Read the whole article. She talks about what happens in the summer when you are both mom and professor...not enough of either job! It's what I was just complaining about, put better.

missing Mariah

The house feels pretty empty without Mariah, who's now off on her third week away this summer (fourth if you count the one she spent with us). She's in CA now, visiting my sister and her family, and entertaining the world's best nephew/cousin, the fabulous Ben. She's having a great time, I'm sure. And we're doing fine here, really. If it weren't for that rain...

Actually this is the crazy time of year when everything has to be got ready for the fall semester.
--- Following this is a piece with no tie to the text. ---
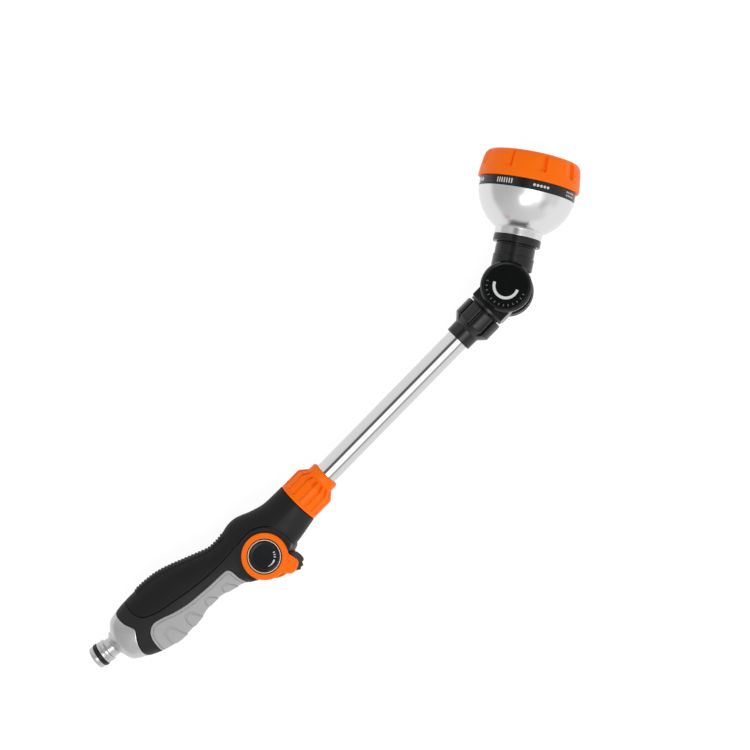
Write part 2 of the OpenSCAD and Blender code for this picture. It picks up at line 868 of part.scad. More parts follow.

Every year it sneaks up on me. Every year I feel as if the summer has just disappeared. I know the rest of the world thinks we have a cushy job, we professors, only teaching a few days a week, summers off--and I can't deny it. It's pretty nice. But at this time of year I feel that I pay for it, really I do. Especially when I have to go back to school in late August and the kids still have two weeks of vacation. Whose idea was that schedule?

OK, enough complaining. Time to get back to work.

rain, rain, go away

I suppose I shouldn't complain, since we're not in the path of either of the tropical storms headed for Florida right now, but could it please stop raining? The roof isn't fixed yet and every time it rains I worry that another chunk of ceiling will fall. And the roof can't be fixed until--you guessed it--it stops raining. Sigh.

Saturday, August 07, 2004

whew!

vacation over, we're back at home. A week w/my folks is plenty--it was lovely, restful even, but it was enough. And now we're home. The hole in the bathroom ceiling is no bigger than when we left (despite much rain in our absence, so that's good) and yet nothing we left broken is miraculously fixed. I hate that. So now all the old stuff is still there to deal with. But I think I'll take a nap, and maybe do the laundry, first.